Income taxes are accounted for under the asset and liability method. Deferred tax assets and liabilities are recognized for the future tax consequences attributable to differences between the financial statement carrying amounts of existing assets and liabilities and their respective tax bases and operating loss and tax credit carry-forwards. Deferred tax assets and liabilities are measured using statutory tax rates expected to apply to taxable income in the years in which those temporary differences are expected to be recovered or settled. The effect on deferred tax assets and liabilities from a change in tax rates is recognized in income in the period that includes the effective date of the change.

For the six months ended December 31, 2012 the Company has recognized income tax expense of $3.0 million which is the Company’s estimated federal and state income tax liability for the six months ended December 31, 2012. Realization of deferred tax assets is dependent upon future earnings in specific tax jurisdictions, the timing and amount of which are uncertain. The Company continues to evaluate the realizability of the deferred tax asset based upon achieved and estimated future results.
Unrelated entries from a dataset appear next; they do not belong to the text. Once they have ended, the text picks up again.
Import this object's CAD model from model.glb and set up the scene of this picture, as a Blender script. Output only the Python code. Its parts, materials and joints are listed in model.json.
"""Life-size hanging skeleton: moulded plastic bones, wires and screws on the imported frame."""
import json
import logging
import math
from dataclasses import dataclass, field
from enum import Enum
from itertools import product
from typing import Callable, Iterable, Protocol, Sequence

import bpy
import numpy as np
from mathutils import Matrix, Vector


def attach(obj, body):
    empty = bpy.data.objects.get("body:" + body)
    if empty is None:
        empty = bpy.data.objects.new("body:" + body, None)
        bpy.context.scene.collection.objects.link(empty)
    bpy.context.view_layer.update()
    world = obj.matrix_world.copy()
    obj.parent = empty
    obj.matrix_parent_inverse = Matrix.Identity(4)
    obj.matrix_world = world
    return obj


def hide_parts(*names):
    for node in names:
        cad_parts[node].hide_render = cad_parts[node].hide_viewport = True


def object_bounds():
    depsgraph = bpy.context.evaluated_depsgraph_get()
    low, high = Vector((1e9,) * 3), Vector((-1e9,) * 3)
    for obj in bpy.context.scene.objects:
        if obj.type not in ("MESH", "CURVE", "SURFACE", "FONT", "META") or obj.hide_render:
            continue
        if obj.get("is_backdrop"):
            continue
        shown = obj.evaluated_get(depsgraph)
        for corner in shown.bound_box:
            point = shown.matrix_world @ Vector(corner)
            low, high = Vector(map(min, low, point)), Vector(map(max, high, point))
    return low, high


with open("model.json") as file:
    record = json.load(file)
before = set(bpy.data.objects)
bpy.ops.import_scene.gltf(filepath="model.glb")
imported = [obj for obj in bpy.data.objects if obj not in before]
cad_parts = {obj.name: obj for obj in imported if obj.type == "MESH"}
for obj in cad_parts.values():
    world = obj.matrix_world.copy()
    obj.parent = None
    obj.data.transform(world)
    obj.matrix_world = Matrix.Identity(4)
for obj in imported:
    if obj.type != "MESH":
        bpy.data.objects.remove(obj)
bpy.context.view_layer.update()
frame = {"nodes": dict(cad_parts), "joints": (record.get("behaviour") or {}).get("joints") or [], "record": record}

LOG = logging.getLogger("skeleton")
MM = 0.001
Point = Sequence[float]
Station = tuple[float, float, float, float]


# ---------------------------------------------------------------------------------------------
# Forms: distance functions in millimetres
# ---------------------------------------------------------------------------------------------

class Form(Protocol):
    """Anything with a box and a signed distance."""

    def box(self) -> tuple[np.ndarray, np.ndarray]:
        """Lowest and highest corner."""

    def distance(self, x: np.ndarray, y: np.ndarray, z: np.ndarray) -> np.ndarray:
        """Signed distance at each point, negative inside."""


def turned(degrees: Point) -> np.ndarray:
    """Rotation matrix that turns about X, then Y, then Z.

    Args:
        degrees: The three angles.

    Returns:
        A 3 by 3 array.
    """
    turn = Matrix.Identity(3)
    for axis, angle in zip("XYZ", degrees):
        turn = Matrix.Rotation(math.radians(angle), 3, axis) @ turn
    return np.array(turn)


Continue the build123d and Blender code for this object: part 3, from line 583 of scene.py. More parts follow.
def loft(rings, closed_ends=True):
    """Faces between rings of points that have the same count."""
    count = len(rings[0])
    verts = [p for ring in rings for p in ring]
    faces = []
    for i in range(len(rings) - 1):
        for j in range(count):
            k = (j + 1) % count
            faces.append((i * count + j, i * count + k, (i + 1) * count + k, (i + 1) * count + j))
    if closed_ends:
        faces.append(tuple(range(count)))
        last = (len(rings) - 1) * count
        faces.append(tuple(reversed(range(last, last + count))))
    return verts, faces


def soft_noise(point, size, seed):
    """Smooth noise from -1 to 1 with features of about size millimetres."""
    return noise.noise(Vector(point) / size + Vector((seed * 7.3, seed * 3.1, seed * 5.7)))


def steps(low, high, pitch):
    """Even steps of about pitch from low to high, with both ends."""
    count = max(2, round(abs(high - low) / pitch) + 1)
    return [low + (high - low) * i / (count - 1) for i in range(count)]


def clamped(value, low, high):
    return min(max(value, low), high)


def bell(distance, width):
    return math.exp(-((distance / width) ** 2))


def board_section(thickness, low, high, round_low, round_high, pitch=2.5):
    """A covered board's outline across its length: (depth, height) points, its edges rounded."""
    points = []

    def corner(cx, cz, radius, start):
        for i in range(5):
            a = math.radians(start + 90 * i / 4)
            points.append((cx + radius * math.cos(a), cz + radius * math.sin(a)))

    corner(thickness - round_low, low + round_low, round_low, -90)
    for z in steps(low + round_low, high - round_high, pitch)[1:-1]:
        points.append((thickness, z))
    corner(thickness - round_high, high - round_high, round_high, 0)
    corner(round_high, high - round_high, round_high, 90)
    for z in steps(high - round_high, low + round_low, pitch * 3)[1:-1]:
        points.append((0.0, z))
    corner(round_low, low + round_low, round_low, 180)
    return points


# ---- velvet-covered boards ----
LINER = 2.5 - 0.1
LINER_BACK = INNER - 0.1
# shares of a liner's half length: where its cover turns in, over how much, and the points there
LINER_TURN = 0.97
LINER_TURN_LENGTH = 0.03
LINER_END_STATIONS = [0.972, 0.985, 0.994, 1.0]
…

The difference between the effective rate of 39.63% and the Federal statutory rate of 35.00% is due to state income taxes (net of federal benefit), and certain permanent differences between taxable and book income.

Concentration of Credit Risk

Concentration of Credit Risk

The Company discloses significant concentrations of credit risk regardless of the degree of such risk. Financial instruments with significant credit risk include cash and investments. At December 31, 2012, the Company had $18.4 million in cash accounts that were held primarily at one financial institution and $10.0 million in an account at another financial institution. As of December 31 and June 30, 2012 the Company’s cash balances exceeded federally insured limits.

Effect of New Accounting Pronouncements

Effect of New Accounting Pronouncements

We have reviewed recently issued, but not yet effective, accounting pronouncements and do not believe any such pronouncements will have a material impact on our financial statements.